1) When submitting a job Spark needs to know what it is connecting to. The files are parsed and required configuration is being used to connect to Hadoop cluster. Note that in documentation they say that it is client side configuration (right in the first sentence), meaning that you actually do not need all the configurations to connect to the cluster in the file (to connect to non-secured Hadoop cluster with minimalist configuration) you will need at least the following configs present:
fs.defaultFS
(in case you intent to read from HDFS)
dfs.nameservices
yarn.resourcemanager.hostname
or yarn.resourcemanager.address
yarn.application.classpath
- (others might be required, depending on the configuration)

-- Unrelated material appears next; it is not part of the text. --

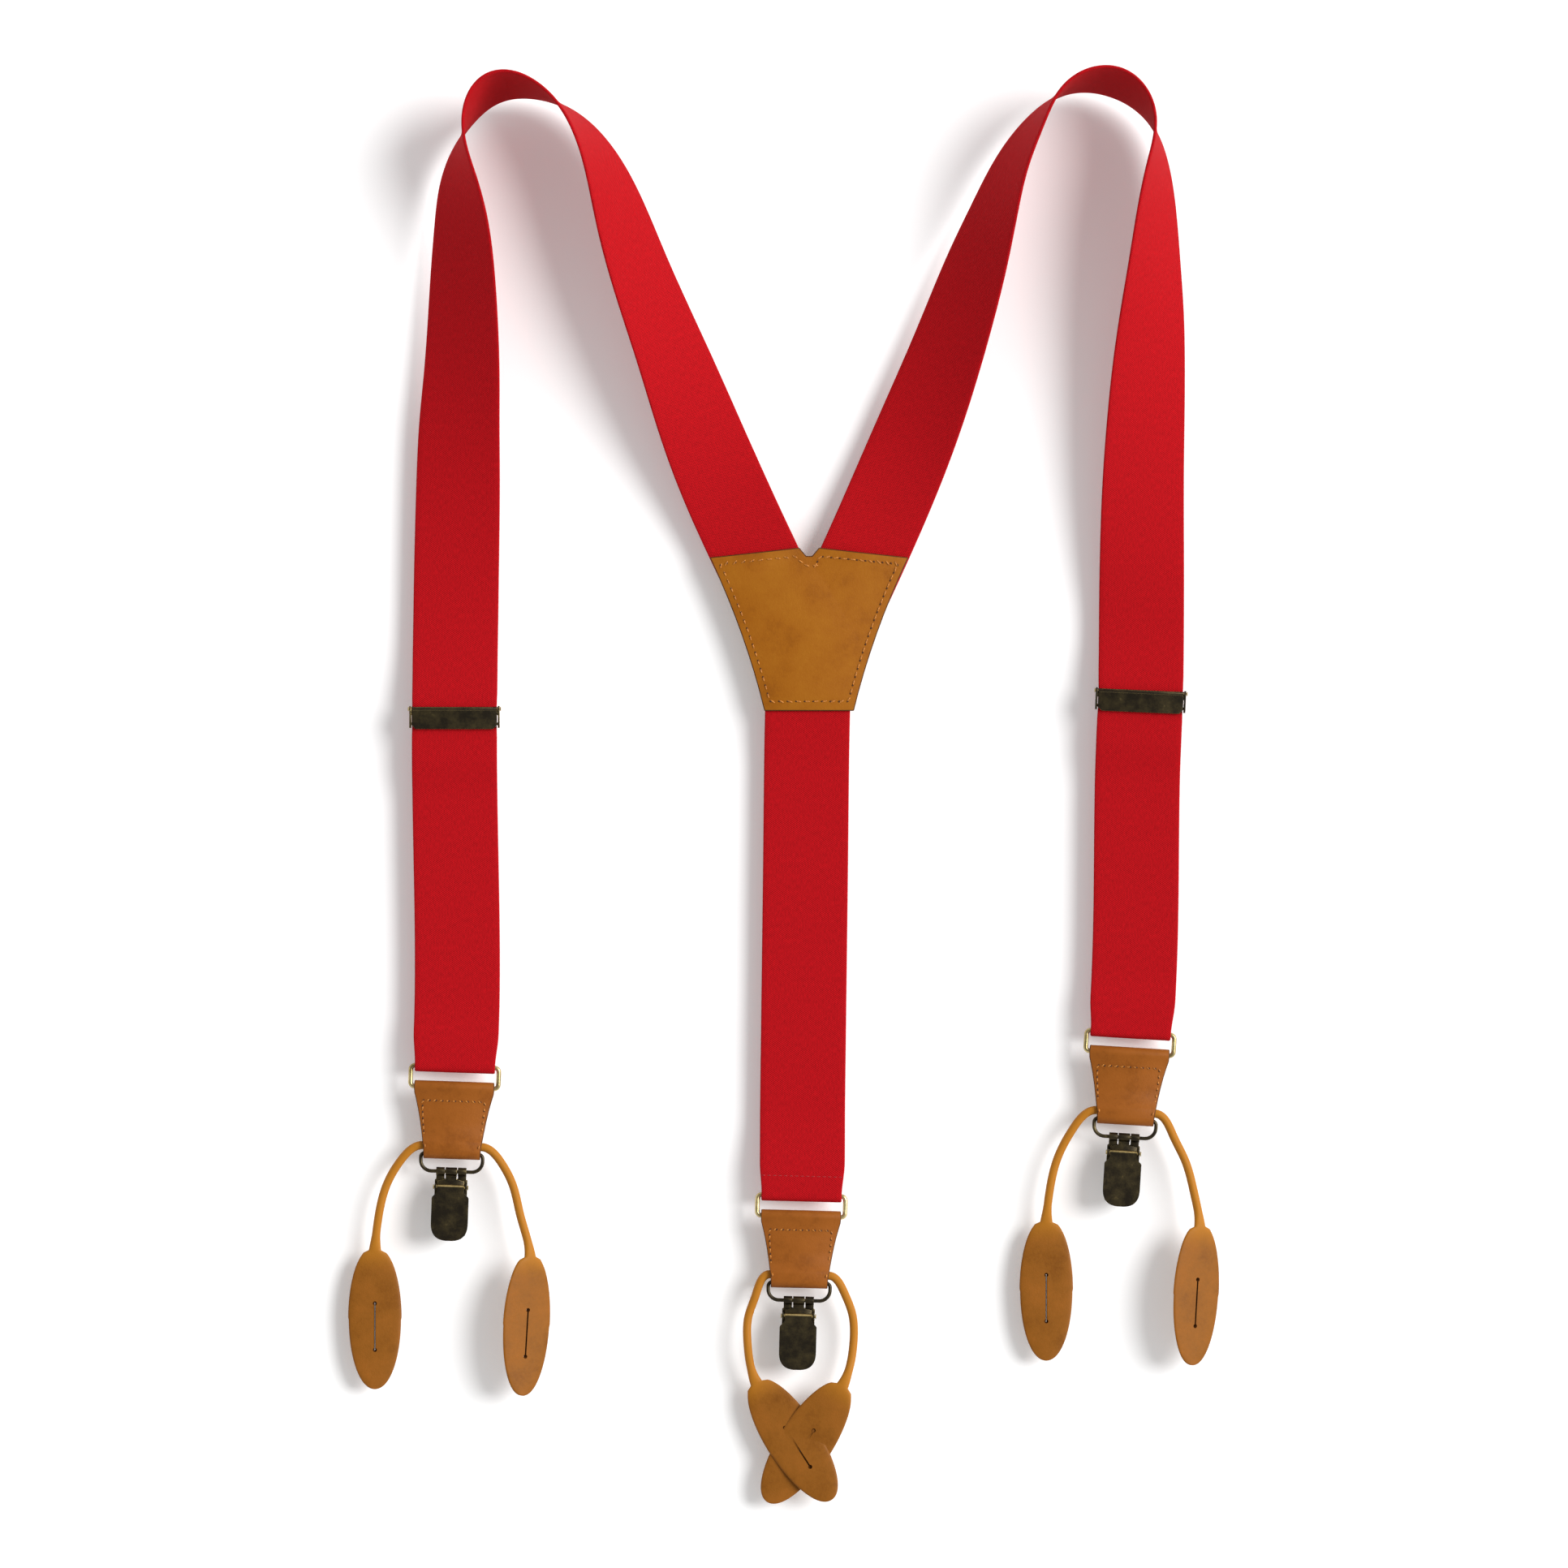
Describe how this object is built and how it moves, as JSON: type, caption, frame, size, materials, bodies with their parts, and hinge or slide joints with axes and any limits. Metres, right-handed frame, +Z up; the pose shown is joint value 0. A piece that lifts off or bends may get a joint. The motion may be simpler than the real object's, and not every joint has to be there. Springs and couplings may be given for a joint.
{
  "type": "suspenders",
  "caption": "Y-back elastic suspenders with a leather back patch, slide adjusters, and on each end a ring, a leather tab, a buttoned leather thong and a fold-over clip.",
  "frame": {"origin": "centre of the back patch's underside", "axes": "+X to the right as it lies with the patch's outer face up, +Y from the patch towards the shoulder loops, +Z up from the table"},
  "size_m": [0.3577, 0.5888, 0.0351],
  "materials": {
    "webbing": "woven elastic, matt",
    "patch_leather": "smooth grain leather, satin",
    "tab_leather": "smooth grain leather, satin",
    "thong_leather": "rolled and pressed leather, satin",
    "ring_brass": "antiqued, worn bright",
    "antique_brass": "dark antique plating, bright worn edges",
    "nylon": "moulded"
  },
  "bodies": {
    "root": {"left_strap": "webbing", "right_strap": "webbing", "back_strap": "webbing", "patch_front": "patch_leather", "patch_back": "patch_leather"},
    "left_adjuster": {"left_adjuster_frame": "antique_brass", "left_adjuster_pin": "antique_brass"},
    "left_adjuster_cover": {"left_adjuster_lever": "antique_brass"},
    "left_loop": {"left_strap_loop": "webbing"},
    "right_adjuster": {"right_adjuster_frame": "antique_brass", "right_adjuster_pin": "antique_brass"},
    "right_adjuster_cover": {"right_adjuster_lever": "antique_brass"},
    "right_loop": {"right_strap_loop": "webbing"},
    "left_ring": {"left_ring": "ring_brass"},
    "left_tab": {"left_tab": "tab_leather"},
    "left_thong": {"left_thong": "thong_leather"},
    "left_bail": {"left_bail": "antique_brass"},
    "left_clip": {"left_clip_back": "antique_brass", "left_clip_pin": "antique_brass"},
    "left_jaw": {"left_clip_jaw": "antique_brass", "left_grip_pad": "nylon"},
    "left_clip_cover": {"left_clip_lever": "antique_brass"},
    "right_ring": {"right_ring": "ring_brass"},
    "right_tab": {"right_tab": "tab_leather"},
    "right_thong": {"right_thong": "thong_leather"},
    "right_bail": {"right_bail": "antique_brass"},
    "right_clip": {"right_clip_back": "antique_brass", "right_clip_pin": "antique_brass"},
    "right_jaw": {"right_clip_jaw": "antique_brass", "right_grip_pad": "nylon"},
    "right_clip_cover": {"right_clip_lever": "antique_brass"},
    "back_ring": {"back_ring": "ring_brass"},
    "back_tab": {"back_tab": "tab_leather"},
    "back_thong": {"back_thong": "thong_leather"},
    "back_bail": {"back_bail": "antique_brass"},
    "back_clip": {"back_clip_back": "antique_brass", "back_clip_pin": "antique_brass"},
    "back_jaw": {"back_clip_jaw": "antique_brass", "back_grip_pad": "nylon"},
    "back_clip_cover": {"back_clip_lever": "antique_brass"}
  },
  "joints": [
    {"name": "left_adjuster_slide", "type": "slide", "parent": "root", "child": "left_adjuster", "axis": [0, 1, 0], "range_m": [-0.1, 0.08], "deforming": ["left_strap", "left_strap_loop"]},
    {"name": "left_loop_slide", "type": "slide", "parent": "left_adjuster", "child": "left_loop", "axis": [0, 1, 0], "range_m": [-0.041, 0.051]},
    {"name": "left_adjuster_cover_hinge", "type": "hinge", "parent": "left_adjuster", "child": "left_adjuster_cover", "pos_m": [-0.1455, -0.0312, 0.0066], "axis": [-1, 0, 0], "range_deg": [0, 100]},
    {"name": "right_adjuster_slide", "type": "slide", "parent": "root", "child": "right_adjuster", "axis": [0.0294, 0.9996, 0], "range_m": [-0.1, 0.08], "deforming": ["right_strap", "right_strap_loop"]},
    {"name": "right_loop_slide", "type": "slide", "parent": "right_adjuster", "child": "right_loop", "axis": [0.0294, 0.9996, 0], "range_m": [-0.041, 0.051]},
    {"name": "right_adjuster_cover_hinge", "type": "hinge", "parent": "right_adjuster", "child": "right_adjuster_cover", "pos_m": [0.13615, -0.0243, 0.0066], "axis": [-0.999, 0.0436, 0], "range_deg": [0, 100]},
    {"name": "left_ring_hinge", "type": "hinge", "parent": "left_loop", "child": "left_ring", "pos_m": [-0.14535, -0.178, 0.0026], "axis": [0.9994, -0.0349, 0], "range_deg": [-75, 75]},
    {"name": "left_tab_hinge", "type": "hinge", "parent": "left_ring", "child": "left_tab", "pos_m": [-0.14565, -0.1866, 0.0026], "axis": [-0.9994, 0.0349, 0], "range_deg": [-75, 75]},
    {"name": "left_thong_swing", "type": "hinge", "parent": "left_tab", "child": "left_thong", "pos_m": [-0.14649, -0.21068, 0.00335], "axis": [-0.9994, 0.0349, 0], "range_deg": [-30, 120]},
    {"name": "left_bail_hinge", "type": "hinge", "parent": "left_tab", "child": "left_bail", "pos_m": [-0.1466, -0.21368, 0.00335], "axis": [0.9994, -0.0349, 0], "range_deg": [-70, 70]},
    {"name": "left_clip_hinge", "type": "hinge", "parent": "left_bail", "child": "left_clip", "pos_m": [-0.14685, -0.22107, 0.00335], "axis": [-0.9994, 0.0349, 0], "range_deg": [-80, 80]},
    {"name": "left_clip_lever_hinge", "type": "hinge", "parent": "left_clip", "child": "left_clip_cover", "pos_m": [-0.14708, -0.22747, 0.00525], "axis": [-0.9994, 0.0349, 0], "range_deg": [0, 100]},
    {"name": "left_jaw_hinge", "type": "hinge", "parent": "left_clip", "child": "left_jaw", "pos_m": [-0.14685, -0.22107, 0.00335], "axis": [-0.9994, 0.0349, 0], "range_deg": [0, 5]},
    {"name": "right_ring_hinge", "type": "hinge", "parent": "right_loop", "child": "right_ring", "pos_m": [0.132, -0.164, 0.0026], "axis": [0.9981, -0.061, 0], "range_deg": [-75, 75]},
    {"name": "right_tab_hinge", "type": "hinge", "parent": "right_ring", "child": "right_tab", "pos_m": [0.13148, -0.17258, 0.0026], "axis": [-0.9981, 0.061, 0], "range_deg": [-75, 75]},
    {"name": "right_thong_swing", "type": "hinge", "parent": "right_tab", "child": "right_thong", "pos_m": [0.13, -0.19664, 0.00335], "axis": [-0.9981, 0.061, 0], "range_deg": [-30, 120]},
    {"name": "right_bail_hinge", "type": "hinge", "parent": "right_tab", "child": "right_bail", "pos_m": [0.12982, -0.19963, 0.00335], "axis": [0.9981, -0.061, 0], "range_deg": [-70, 70]},
    {"name": "right_clip_hinge", "type": "hinge", "parent": "right_bail", "child": "right_clip", "pos_m": [0.12937, -0.20702, 0.00335], "axis": [-0.9981, 0.061, 0], "range_deg": [-80, 80]},
    {"name": "right_clip_lever_hinge", "type": "hinge", "parent": "right_clip", "child": "right_clip_cover", "pos_m": [0.12898, -0.21341, 0.00525], "axis": [-0.9981, 0.061, 0], "range_deg": [0, 100]},
    {"name": "right_jaw_hinge", "type": "hinge", "parent": "right_clip", "child": "right_jaw", "pos_m": [0.12937, -0.20702, 0.00335], "axis": [-0.9981, 0.061, 0], "range_deg": [0, 5]},
    {"name": "back_ring_hinge", "type": "hinge", "parent": "root", "child": "back_ring", "pos_m": [-0.0031, -0.2309, 0.0026], "axis": [0.9997, -0.0262, 0], "range_deg": [-75, 75]},
    {"name": "back_tab_hinge", "type": "hinge", "parent": "back_ring", "child": "back_tab", "pos_m": [-0.00332, -0.2395, 0.0026], "axis": [-0.9997, 0.0262, 0], "range_deg": [-75, 75]},
    {"name": "back_thong_swing", "type": "hinge", "parent": "back_tab", "child": "back_thong", "pos_m": [-0.00396, -0.26359, 0.00335], "axis": [-0.9997, 0.0262, 0], "range_deg": [-30, 120]},
    {"name": "back_bail_hinge", "type": "hinge", "parent": "back_tab", "child": "back_bail", "pos_m": [-0.00404, -0.26659, 0.00335], "axis": [0.9997, -0.0262, 0], "range_deg": [-70, 70]},
    {"name": "back_clip_hinge", "type": "hinge", "parent": "back_bail", "child": "back_clip", "pos_m": [-0.00423, -0.27398, 0.00335], "axis": [-0.9997, 0.0262, 0], "range_deg": [-80, 80]},
    {"name": "back_clip_lever_hinge", "type": "hinge", "parent": "back_clip", "child": "back_clip_cover", "pos_m": [-0.0044, -0.28038, 0.00525], "axis": [-0.9997, 0.0262, 0], "range_deg": [0, 100]},
    {"name": "back_jaw_hinge", "type": "hinge", "parent": "back_clip", "child": "back_jaw", "pos_m": [-0.00423, -0.27398, 0.00335], "axis": [-0.9997, 0.0262, 0], "range_deg": [0, 5]}
  ],
  "couplings": [
    {"joint": "left_loop_slide", "follows": "left_adjuster_slide", "ratio": -0.5},
    {"joint": "right_loop_slide", "follows": "right_adjuster_slide", "ratio": -0.5},
    {"joint": "left_jaw_hinge", "follows": "left_clip_lever_hinge", "ratio": 0.05},
    {"joint": "right_jaw_hinge", "follows": "right_clip_lever_hinge", "ratio": 0.05},
    {"joint": "back_jaw_hinge", "follows": "back_clip_lever_hinge", "ratio": 0.05}
  ]
}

You can avoid having files, by setting the same settings in the code of the job you are submitting:
SparkConf sparkConfiguration = new SparkConf();
sparkConfiguration.set("spark.hadoop.fs.defaultFS", "...");
...
2) Spark submit can be located on any machine, not necessarily on the cluster, as long as it knows how to connect to the cluster (you can even run the submission from Eclipse, without installing anything, but project dependencies, related to Spark).
3) You should populate the configuration folders with:
- core-site.xml
- yarn-site.xml
- hdfs-site.xml
- mapred-site.xml
Copying those files from the server is an easiest approach to start with. After you can remove some configuration which is not required by spark-submit or may be security-sensitive.